Duh, I'm sorry, I meant 28-80 - that's the lens I got with the D70 about 2 years ago.  When I compared the pictures taken with that one to the 50 mm, I was amazed.  For portrait work, I think the 50mm would do what I need, possibly even above as it gives so much detail it might be TOO much for up-close shots! 

I'm actually shopping more for walk-around situations in weddings and with children photography, two things I want to specialize more in.  I will need a zoom for those type of photographs, so I wanted to know what would be my best options.  I don't want to buy everything I see (well, yes, I actually do, but I can't) so I want to buy what I will NEED.  Your suggestions will help me narrow it down! Thanks!


----------



## JenPena (Nov 19, 2006)

ZaphodB said:
			
		

> I'm a little confused about something here... when you say you're looking to step up the image quality, I assume you mean something better than the kit zoom, as opposed to better than the 50mm? Because I don't think any of those zooms will produce a better image at 50mm than the 50mm lens.
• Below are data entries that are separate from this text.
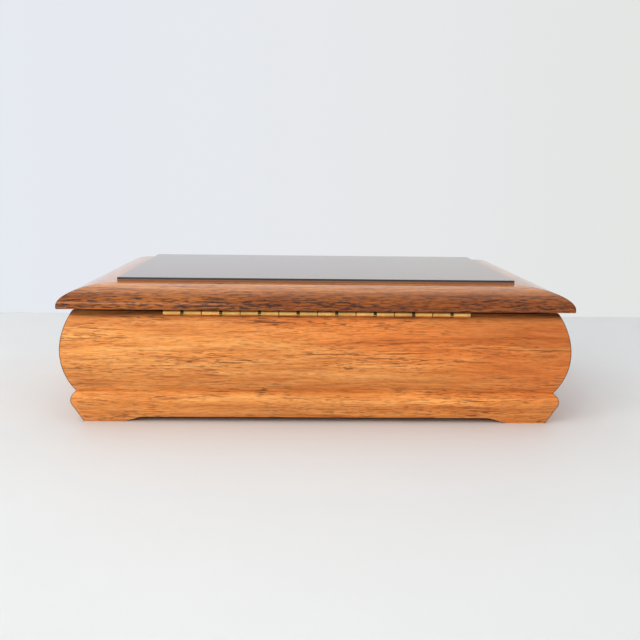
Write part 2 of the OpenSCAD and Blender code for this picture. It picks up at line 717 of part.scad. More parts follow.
module cylinder_drum() color("gold") in_movement() translate([0, 0, axis_h]) difference() {
    rod_along_x(drum_r, -drum_len / 2, drum_len / 2);
    rod_along_x(drum_r - drum_wall, -drum_len / 2 - 1, drum_len / 2 + 1);
}

module drum_caps() color("gold") in_movement() translate([0, 0, axis_h]) for (s = [-1, 1])
    translate([s * (drum_len / 2 - cap_t), 0, 0]) difference() {
        union() {
            rod_along_x(drum_r - drum_wall - snug, -cap_t / 2, cap_t / 2);
            rod_along_x(3, -cap_t, cap_t);
        }
        rod_along_x(shaft_r + snug, -cap_t - 1, cap_t + 1);
    }

// the cylinder's arbor, with the pinion that the crown wheel drives
module cylinder_arbor() color("silver") in_movement() translate([0, 0, axis_h]) {
    rod_along_x(shaft_r, crown_mid_x - crown_face_w / 2 - 1, right_bracket_x + bracket_t + 1);
    translate([crown_mid_x, 0, 0]) run_x(crown_face_w + 0.6)
        rotate(-90 + 180 / crown_pinion_teeth)
            gear_outline(crown_pinion_teeth, crown_m, 0.5, 0.75, 0.35);
}

module cylinder_gear() color("gold") in_movement() translate([0, 0, axis_h]) difference() {
    translate([drum_gear_x + gear_t / 2, 0, 0]) run_x(gear_t) rotate(transfer_angle)
        gear_outline(drum_gear_teeth, fine_m, 0.3, 0.55, 0.16);
    rod_along_x(shaft_r + snug, drum_gear_x - 1, drum_gear_x + gear_t + 1);
}

module transfer_arbor() color("silver") in_movement() translate([0, transfer_y, transfer_z]) {
    rod_along_x(transfer_arbor_r, drum_gear_x - 0.6, right_cheek_x + cheek_t + 0.5);
    translate([drum_gear_x + gear_t / 2, 0, 0]) run_x(gear_t + 0.6)
        rotate(transfer_angle + 180 + 180 / transfer_teeth)
            gear_outline(transfer_teeth, fine_m, 0.32, 0.48, 0.2);
}

module worm_wheel() color("gold") in_movement() translate([0, transfer_y, transfer_z]) difference() {
    union() {
        translate([worm_x, 0, 0]) run_x(2)
            gear_outline(worm_wheel_teeth, fine_m, 0.26, 0.5, 0.3);
        rod_along_x(2.2, worm_x - 2, worm_x + 2);
    }
    rod_along_x(transfer_arbor_r + snug, worm_x - 3, worm_x + 3);
}

// the fan's arbor with its right-hand worm, whose thread clears a wheel tooth on the -Y side
module worm_arbor() color("silver") in_movement() translate([worm_x, worm_y, 0]) {
    translate([0, 0, 1.1]) cylinder(r = pivot_r, h = top_arm_z + top_arm_t - 1.3);
    translate([0, 0, frame_t + 0.2]) cylinder(r = worm_arbor_r, h = top_arm_z - frame_t - 0.4);
    translate([0, 0, transfer_z - worm_len / 2])
        linear_extrude(worm_len, twist = -360 * worm_len / worm_lead, slices = 63, $fn = 16)
            rotate(90 - 180 * worm_len / worm_lead) translate([worm_throw, 0])
                polygon([for (k = [0:15]) polar(worm_r, k * 22.5)]);
}

// fan: two blades on a hub, under the brake disc
module fan() color("gold") in_movement() translate([worm_x, worm_y, 0]) difference() {
    union() {
        translate([0, 0, fan_z - 0.3]) cylinder(r = 1.7, h = fan_h + 0.3);
        translate([-fan_r + 0.1, -0.2, fan_z]) cube([2 * fan_r - 0.2, 0.4, fan_h]);
        translate([0, 0, brake_z]) cylinder(r = brake_r, h = brake_t);
    }
    translate([0, 0, fan_z - 1]) cylinder(r = worm_arbor_r + snug, h = fan_h + 4);
}

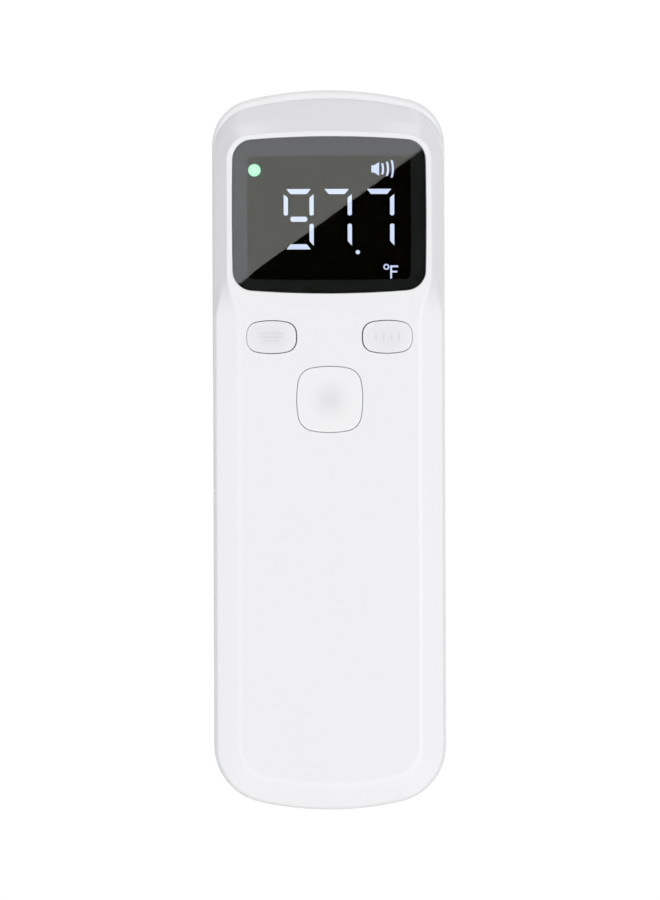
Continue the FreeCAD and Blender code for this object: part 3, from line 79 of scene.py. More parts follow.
# Outline: arc and corner radii at both ends, and the rear shell's flare round its top.
END_RADIUS, END_CORNER = 66.0, 12.0
TOP_RADIUS, TOP_CORNER = 72.0, 9.5
FACET_RADIUS = TOP_RADIUS + 12
SHOULDER_RADIUS = TOP_RADIUS + 60
TOP_FLARE, FLARE_DEPTH = 1.7, 0.8

# Front facets: side depth, shoulder, step at the seam, panel, and the land round the window.
SIDE_Y = -15.2
SHOULDER_DROP, SHOULDER_EDGE = 1.4, 0.38
SEAM_STEP = 0.15
PANEL_INSET = 5.3
LAND_WIDTH, LAND_TOP = 1.05, 140.3
PANEL_CREASE, HEAD_CREASE = 0.75, 0.3

# Heights between which the panel turns into the land, and the handle's back into the head's.
TURN_LOW, TURN_HIGH = 101.0, 110.5
BEND_LOW, BEND_HIGH = 80.0, 108.0
BACK_ROUND = 8.0

# Window: radii of its upper and lower bow, side bow and corner, and its seat in the front shell.
WINDOW_RADII = (206.0, 600.0, 4.2)
WINDOW_MIDDLE = ((WINDOW_LOW.x + WINDOW_HIGH.x) / 2, (WINDOW_LOW.z + WINDOW_HIGH.z) / 2)
WINDOW_HALF = ((WINDOW_HIGH.x - WINDOW_LOW.x) / 2, (WINDOW_HIGH.z - WINDOW_LOW.z) / 2)
SEAT_GAP, SEAT_STEP, SEAT_DEPTH = 0.03, 2.0, 1.5
GLASS_EDGE, GLASS_GAP = 0.08, 0.03

# Buttons: radii of each cap's outline (upper and lower bow, side bow, corner), gap round a cap,
# sideways shift of the small buttons' holes, flange, rounded edge, and the engraved marks.
CAP_RADII = {
    "scan_button": (20.0, 20.0, 3.4),
    "left_button": (16.0, 9.0, 2.4),
    "right_button": (16.0, 9.0, 2.4),
}
KEY_GAP, KEY_SHIFT = 0.11, 0.08
KEY_FLANGE, FLANGE_THICK, STOP_GAP = 0.8, 0.8, 0.18
CAP_EDGE = 0.14
MARK_DEPTH, MARK_REACH, MARK_HALF = 0.13, 3.1, 0.17

# Posts, bosses, screw heads and the nozzle. EMBED is how far an added form reaches into a wall.
POST_RADIUS, BOSS_RADIUS = 2.0, 3.2
BOSS_Y = GRIP_Y - 5
HEAD_RADIUS = (node_box("sensor_screws")[1].z - node_box("sensor_screws")[0].z) / 2
NOZZLE_BORE, NOZZLE_FOOT, SENSOR_BORE = 11.2, 6.8, 5.2
EMBED = 0.3

# Battery cover: its rails, tongues, lips and grooves, and the sound holes above it.
COVER_TOP = COVER_HIGH.z - 2.6
COVER_GAP = 0.2
RUN_LOW, RUN_HIGH = 16, 60
RAIL_INNER, RAIL_WEB, RAIL_OUTER = 18.2, 19.4, 21.2
RAIL_FACE, RAIL_BACK = -8.9, -7.9
TONGUE_INNER = 19.7
LIP_INNER, LIP_OUTER = 9.3, 12.8
GROOVES, GROOVE_PITCH, GROOVE_DROP = 5, 2.2, 8.5
GROOVE_LONG, GROOVE_HIGH = 7.5, 0.5
SOUND_PITCH, SOUND_RADIUS, SOUND_Z = 3.2, 0.8, BEND_LOW - 4

# Length of the copper-coloured end of a cell's jacket.
COPPER_BAND = 11.5

# How finely outlines are divided: the case's end arcs, corners and sides, each bow or corner of a
# window or cap, each end of a slot, and each rounded crease.
ARC_STEPS, CORNER_STEPS, SIDE_STEPS = 10, 12, 96
CUSHION_STEPS = 12
SLOT_STEPS = 6
CREASE_STEPS = 4


# ---------------------------------------------------------------- outlines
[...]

Primes are just generally better. And is it really worth spending all that extra money for a zoom that only covers 28-70mm when you already have a good 50mm? The 18-200mm has a much wider range, so would be better if you wanted one lens that offered good image quality and flexibility of focal length, while sticking with the 50mm or getting an 85mm prime would probably be the best choice for a portrait lens. Just my opinion.


 
This makes a lot of sense - and is exactly why I asked this question on this forum!  I think I'm actually a little afraid of the bigger zooms because I worry about poorer image quality (totally unfounded by me, but just something I am paranoid about since I got a cheap zoom with my SLR a bunch of years back and was disappointed with it) but I still think I'll end up needing more than the 28-70 and you're right, I don't want to spend that much money - twice.  I just read so many great things about the Canon L-series lens and the Nikkor 28-70 was supposed to be comparable quality wise that I thought that's where I'd have to go.  Anyway, THANK YOU for the good reasoning!!!


----------



## Don Simon (Nov 20, 2006)

JenPena said:
			
		

> I think I'm actually a little afraid of the bigger zooms because I worry about poorer image quality (totally unfounded by me, but just something I am paranoid about since I got a cheap zoom with my SLR a bunch of years back and was disappointed with it)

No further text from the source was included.